Can you map every combining character
combination into one code point?
Every combining character combination? How would your proposed encoding represent the string "à̴̵̶̷̸̡̢̧̨̛̖̗̘̙̜̝̞̟̠̣̤̥̦̩̪̫̬̭̮̯̰̱̲̳̹̺̻̼͇͈͉͍͎́̂̃̄̅̆̇̈̉̊̋̌̍̎̏̐̑̒̓̔̽̾̿̀́͂̓̈́͆͊͋͌̕̚ͅ͏͓͔͕͖͙͚͐͑͒͗͛ͣͤͥͦͧͨͩͪͫͬͭͮͯ͘͜͟͢͝͞͠͡"? (an 'a' with more than a hundred combining marks attached to it?) It's just not practical.
There are, however, a lot of "precomposed" characters in Unicode, like áçñü. Normalization form C will use these instead of the decomposed version whenever possible.
it seems to me that there is no encoding, normalization or representation where one character would be one code point in every case in Unicode. Is this correct?
Depends on the meaning of the meaning of the word “character.” Unicode has the concepts of abstract character (definition 7 in chapter 3 of the standard: “A unit of information used for the organization, control, or representation of textual data”) and encoded character (definition 11: “An association (or mapping) between an abstract character and a code point”). So a character never is a code point, but for many code points, there exists an abstract character that maps to the code point, this mapping being called “encoded character.” But (definition 11, paragraph 4): “A single abstract character may also be represented by a sequence of code points”

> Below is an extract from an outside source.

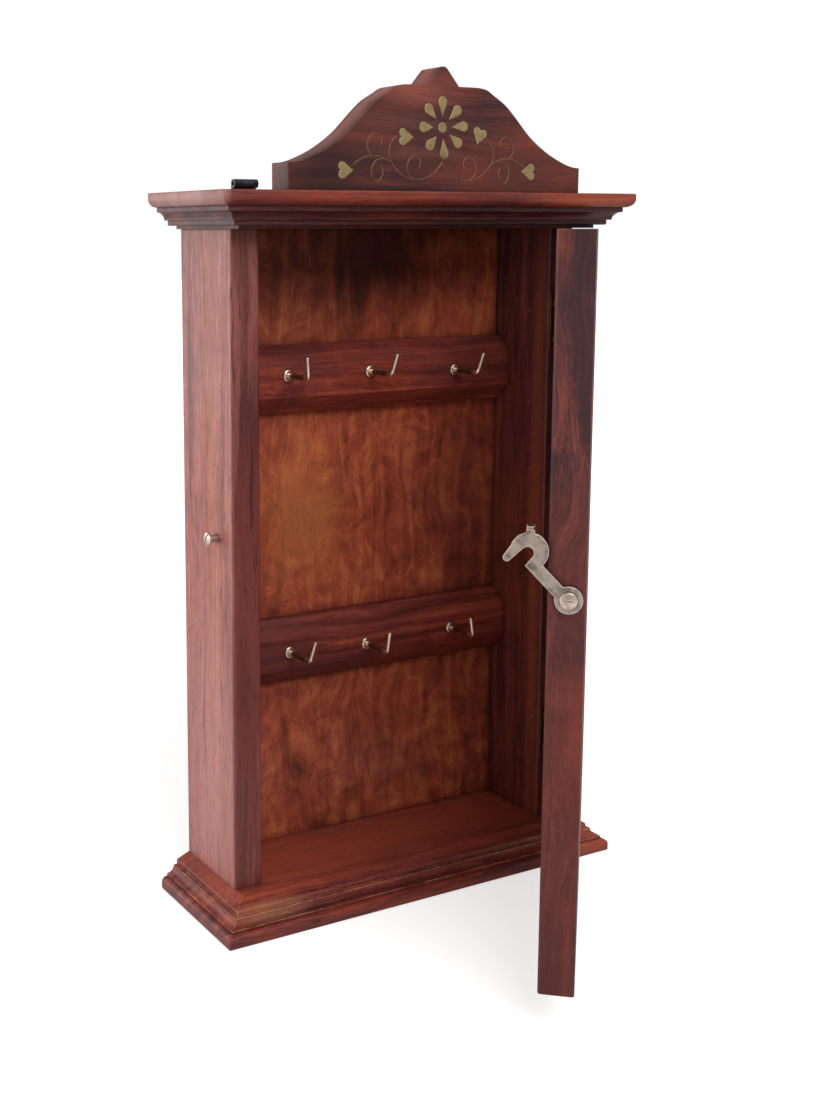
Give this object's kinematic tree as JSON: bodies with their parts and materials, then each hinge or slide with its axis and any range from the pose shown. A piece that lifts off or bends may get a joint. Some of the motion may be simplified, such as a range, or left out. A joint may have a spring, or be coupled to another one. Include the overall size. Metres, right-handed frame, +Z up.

Is this true for Basic Multilingual Plane also?
There is no conceptual difference related to abstract or encoded characters between the BMP and the other planes. The statement above holds for all subsets of the codespace.
Depending on your application, you have to distinguish between the terms glyph, grapheme cluster, grapheme, abstract character, encoded character, code point, scalar value, code unit and byte. All of these concepts are different, and there is no simple mapping between them. In particular, there is almost never a one-to-one mapping between these entities.